Energy expert Chris Yelland said there are good reasons to be deeply concerned about the state of the power system in South Africa.
“Eskom’s old plants are getting older, the new plants are behaving like old plants, and new generation capacity is not coming on-stream fast enough,” he said.
Energy Thought Leader CEO Mike Rossouw went even further, warning that Eskom is near a total collapse.
“I don’t see a light at the end of the tunnel.

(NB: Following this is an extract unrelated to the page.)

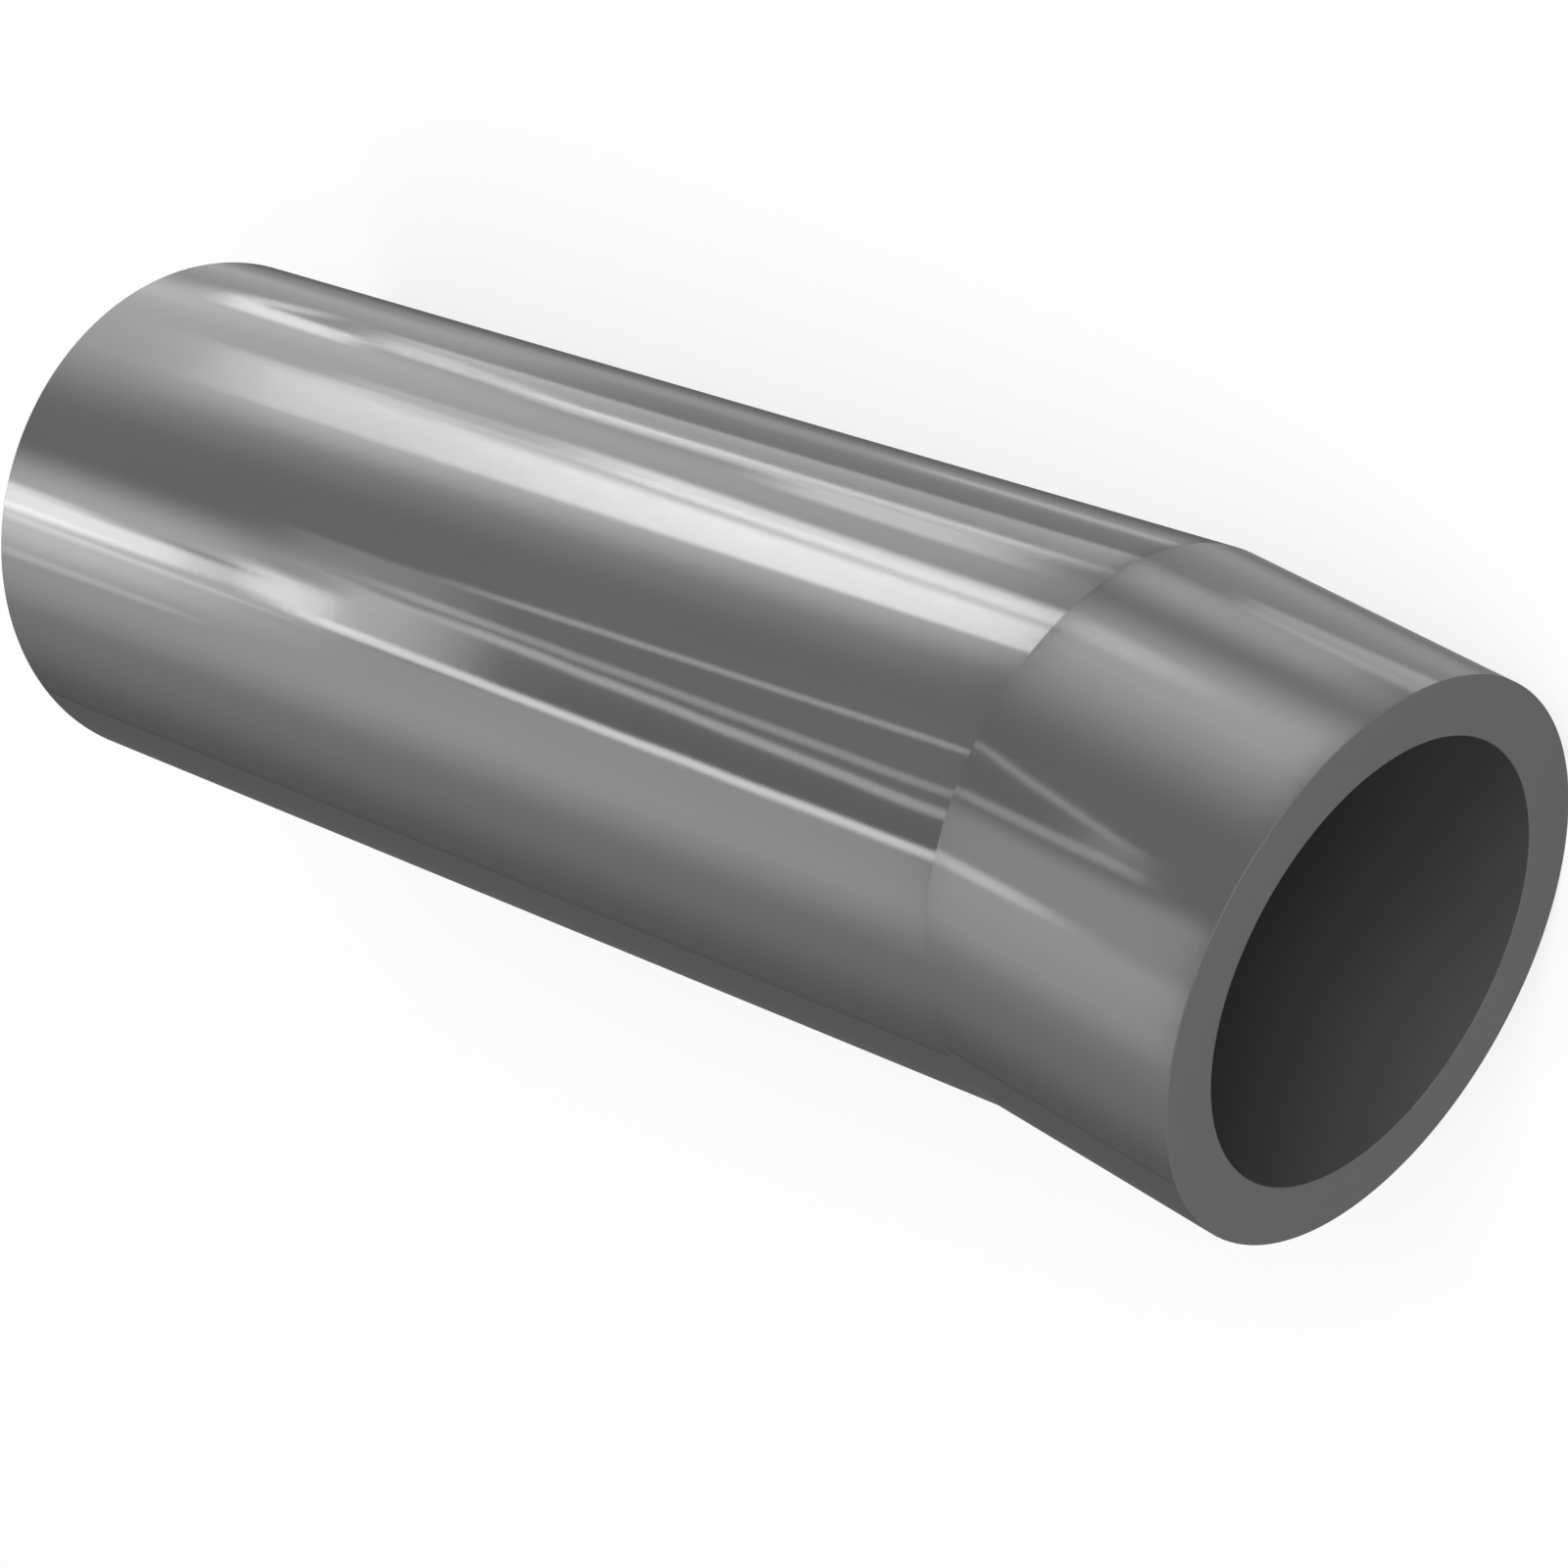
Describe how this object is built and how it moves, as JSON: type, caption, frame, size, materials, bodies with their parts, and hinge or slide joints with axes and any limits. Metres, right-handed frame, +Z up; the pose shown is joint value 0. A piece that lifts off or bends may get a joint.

In fact, I see a big train coming down the tunnel at us,” Rossouw said. “We’re definitely going to have to get used to being in the dark.”
De Ruyter is widely seen as the best CEO Eskom has had over the last decade and has significantly improved the power utility’s financial situation.
However, his performance when it comes to load-shedding is poor.
MyBroadband asked Eskom for comment about the increased load-shedding under De Ruyter, but the company did not respond.
The table below shows load-shedding under Eskom CEOs from 2007 to 2021, based on Wright’s data.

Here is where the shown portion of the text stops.